Gerry Rushton Stables is home to a pair of horses who have helped define the pleasure driving horse of the 21st century. "In 1998 Meadowland Farm had a dispersal sale in which Bill and Connie Myers bought a foal in utero. It was by Sharp Shooter and out of J'st Coastn Countess. In 1999 the foal was born and it was a beautiful filly to be named Dreammaster J'st Sharper. We had her full brother MLF Sharper Image and really liked him. Early in 2002 the sister was put in training with us and while they had been trained until this point by different trainers, the similarities were uncanny.

"By OKC 2002, 'Justy' had figured things our fairly well for a three-year-old and she became the 2002 Reserve World Champion Mare and World Champion Futurity Three-Year-Old Pleasure Driving. She had officially become the 'princess' of our barn. Throughout 2003 she got even better and by OKC was doing great. She won her four-year-old pleasure driving qualifier. Come championship time, it was loud and crazy in the ring and she started the first direction a bit flustered. With a bit of luck, a time out was called and there was time to figure out if I could settle her and with a few laps of the ring things were getting better. By the end of the first direction, we were back to normal.

"Now the point of the story... On the reverse she was great! I believe I have never had one that good at the right moment. She was everything she could have been and more and was absolutely perfect to drive!

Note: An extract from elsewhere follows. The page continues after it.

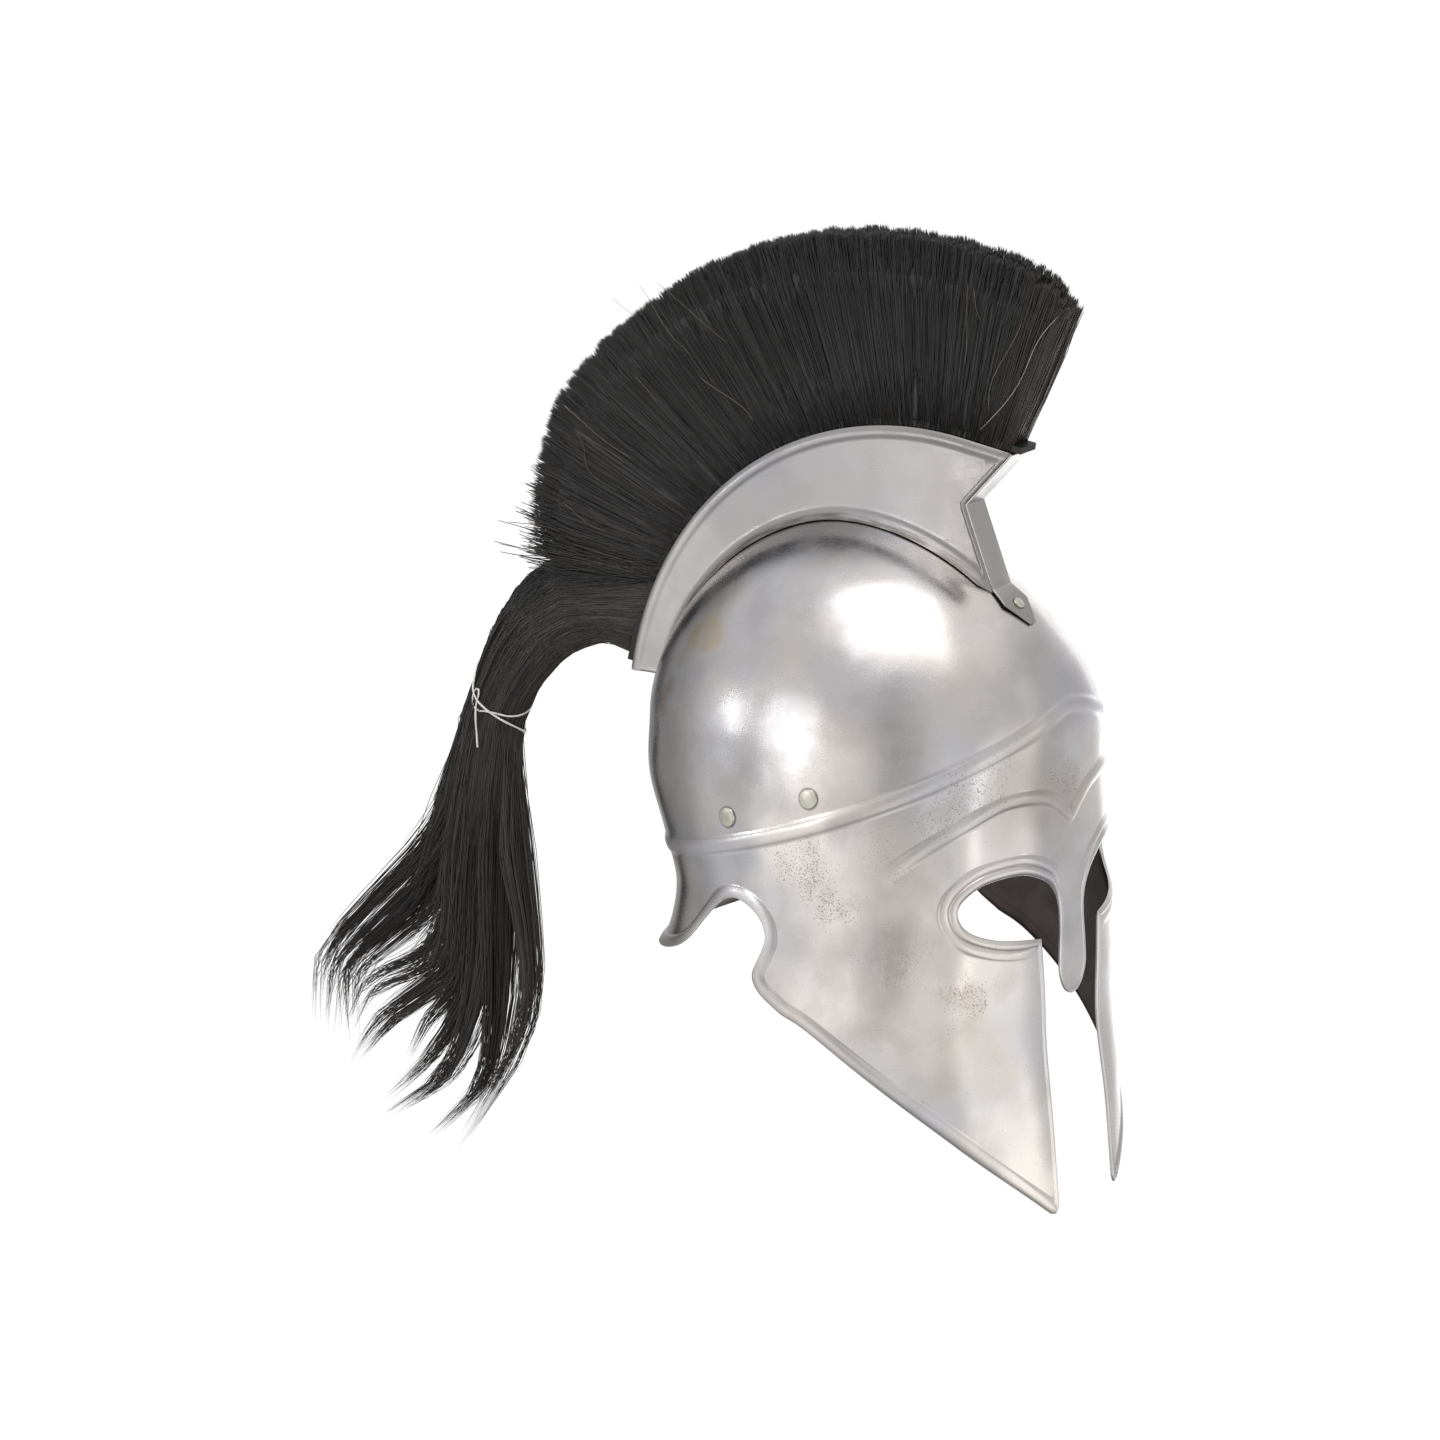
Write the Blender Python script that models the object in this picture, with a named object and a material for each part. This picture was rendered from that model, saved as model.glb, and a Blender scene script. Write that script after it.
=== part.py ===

She won that class beating a bunch of great horses. I have to say that that was one of the more satisfying driving moments of my career and I do believe I was driving a great one," Gerry Rushton recalls.

And she has some pretty tough competition right in her barn. Stacy Hennessy adds, "2001 Open Pleasure Driving World Champion CCR's Outrajus Corajus. In his first year competing as a pleasure driving horse, 'OC' was rather green and each show we gained new ground. We went to Santa Barbara thinking we were doing good and were in good company. 'OC' put on his best performance to date (but by no means his best harness performance since) and was tied third in the qualifier and championship. Knowing we still had work to do, we tried to ignore the fact that we had just gotten two thirds under an upcoming OKC judge and we continued our preparations.

"Our owner was feeling discouraged and decided not to attend OKC herself. When the time came for the stallion qualifier, OC was ready for the challenge. While still green, he certainly noticed the OKC atmosphere and rose to the occasion. Partway thru the first direction there was a time out called. It seemed like a fairly long one and we were just standing and waiting when we noticed that the very judge that had recently concerned us was talking to Howie and it appeared that they were looking at and talking about OC! Very interesting...

"We were pleasantly surprised when we heard the announcement that not only had OC and Gerry won, but it was a unanimous decision! After the class, I called his owner and told her that the horse that she owned and bred was heading for a World title and if she didn't get on a plane, she was going to miss it! She was delighted to hear of his victory and made it in time for his championship. He won that class unanimously as well and a happier owner I have never seen!

"I will always remember that win as the show that OC realized he was a star! He has looked down upon us ever since."